What are all the movies TJN watches on his multiple TVs? There seems to be a Stacy Keach psychodrama, and I’m guessing it may be the neglected END OF THE ROAD (Roeg would enjoy the editing in that one — director Aram Avakian was formerly Coppola’s cutter). At one point, I think he’s watching TWO Denholm Elliott movies at once (bliss!), THE SOUND BARRIER and Lewis Milestone’s THEY WHO DARE. As if summoned by occult invocation, Elliott would duly turn up in person for BAD TIMING.

Many movies have central metaphors for their main theme — TMWFTE has a metaphor for its director’s style. As Mick Jones of The Clash and Big Audio Dynamite put it, watching a Roeg film is like watching twenty televisions at once. It’s not the speed of the cutting, which is only sometimes rapid, it’s the boldness of the juxtapositions — visual and aural.

Martin Scorsese used to like putting on different movies in different rooms of his house and wandering from one to the other (we see Jerry Lewis doing the same in KING OF COMEDY). Channel hopping can throw out great bits of cinematic fold-in technique. I used to like putting on Bowie tracks and channel hopping with the sound down — chances are, the images would start hooking up with the lyrics and the rhythm. I recommend it. Turn the colour off and make everything look like an art movie — works very well for Animal Planet.

Gin is optional.


12 Responses to “I gazed a gazely stare”

  1. One e most significant movies he watches is Billy Wilder’sLove in the Afternoon. Audrey Hepburn leaving her cello in the Ritz Hotel corridor just outside Gary Cooper’s door is most interesting to Roeg.

    Candy Clark may puff up from drinking and Bowie doesn’t — though he’s every bit the alcoholic at the close. But he “doesn’t look well” as the saying goes.

    The major subtext of TMWFTE is Howard Hughes. Bowie’s Newton his Hughes as a space alien. I’ve no doubt Warren Beatty knows it. His thirty-years-in-the-making Hughes film should be out by Christmas.

    Beatty became interested in Hughes when he had a bungalow at the Beverly Hills Hotel and saw sundry Hughes minions coming going from his bungalow. Very TMWFTE, no?

  2. Tevis also wrote The Hustler and wrote another fine SF novel, Mockingbird, and short stories. He acknowledged himself that TMWFTE was partly “about” his own alcoholism and a writer’s block.
    I remember an interview with Roeg where he referred to “my current wife”. The fact that the lady in question disliked the term did not stop him using it.

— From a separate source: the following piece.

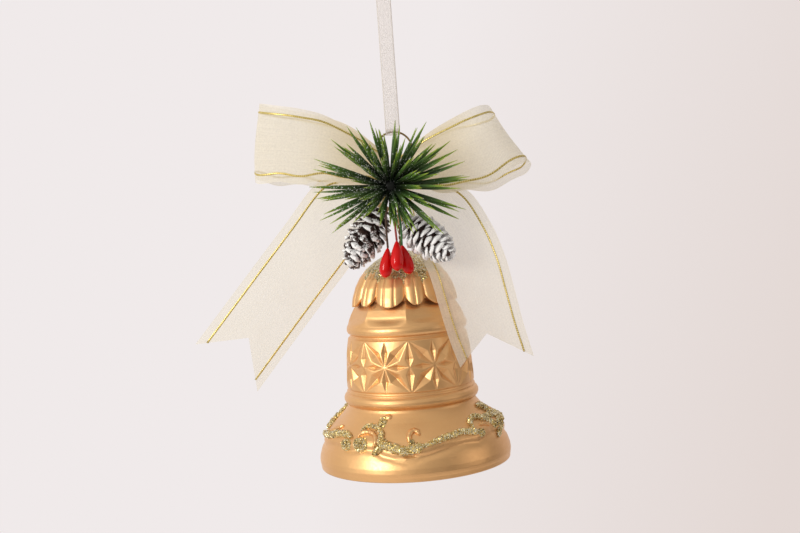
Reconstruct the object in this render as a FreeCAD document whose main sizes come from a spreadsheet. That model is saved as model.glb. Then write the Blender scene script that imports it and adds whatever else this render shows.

  3. I love the story of Roeg pitching the film to Bowie in his kitchen. Bowie had heard the story and didn’t want to do it. He thought it was a “bit corny” (which it is if you boil it down to its very basics)
    According to Bowie after he told Roeg this “his face just fucking fell off!” and Roeg proceeded to talk in his animated Rowley Birkin QC fashion for hours about what the film was about. And Bowie was won over.

    The film was a favorite of Uri Geller, he wanted Roeg and Bowie to reunite for his self-produced biopic Mindbender. When they both demurred, Geller went for his other favorite film Tommy, and hired “unemployable” Ken Russell. Not his best work, but some great Russellian images. I’d say KR was incapable of being dull but I’ve seen Dogboys

    You know I’ve seen Man Who Fell to Earth at least 3 times and I never noticed any other alien species in the film (although I only noticed Newton can see other times on my 3rd viewing, lovely extraneous idea) Which scenes have other aliens?

  4. They talk about other visitors from other worlds: he tells Torn that other races have certainly come here. And it seem at times that the sady interests conspiring against Newton MAY be extraterrestrial. Bernie Casey MAY be an alien, as in The Martian Chronicles! But you don’t necessarily see any. But then, who is the man spying on Bowie when he first lands, and how could he possibly KNOW

    The movie also inspired a fictional film in Philip K Dick’s late-career masterpiece VALIS.

  5. Oo. Go on……
    Valis is one of those books whose ideas had all been used up by the time I finally got round to reading it.

  6. The detail of the multiple televisions… I wonder if that was an inspiration for Moore & Gibbons’ depiction of Ozymandias in WATCHMEN, describing the media climate based on his viewing of every channel at once. Although Moore also was supposedly drawing on OSTERMAN WEEKEND’s obsession with television surveillance as well?

  7. It has to be, hasn’t it? And of course the film made Ozymandias even Bowie-er.

  8. chris schneider Says:

    The LOVE IN THE AFTERNOON quote, with its talk of being “between trains,” is superb. I also love Bowie’s head going down on the table at the end — a gesture not unlike Mae West bowing her head at the end of GOIN’ TO TOWN. If only real-life dissolute behavior could be this glamorous!

  9. The bowed head FEELS like an old-movie gesture. Would’ve been nice if we’d glimpsed Mae in one of the TV screens earlier.

    Alan Moore is a skilled magpie, so I have no doubt he nicked the TVs.

    PKD, in interviews, said the movie in VALIS was “quite a bit like TMWFTE, wasn’t it?” The rock star they meet, whose son perishes in a fall — that detail is rather cruelly ripped from the headlines about Eric Clapton, whose infant son died in just that manner.

  10. VALIS was published in 1981, 10 years before Clapton’s son fell to his death. I’d say maybe creepy, not cruel.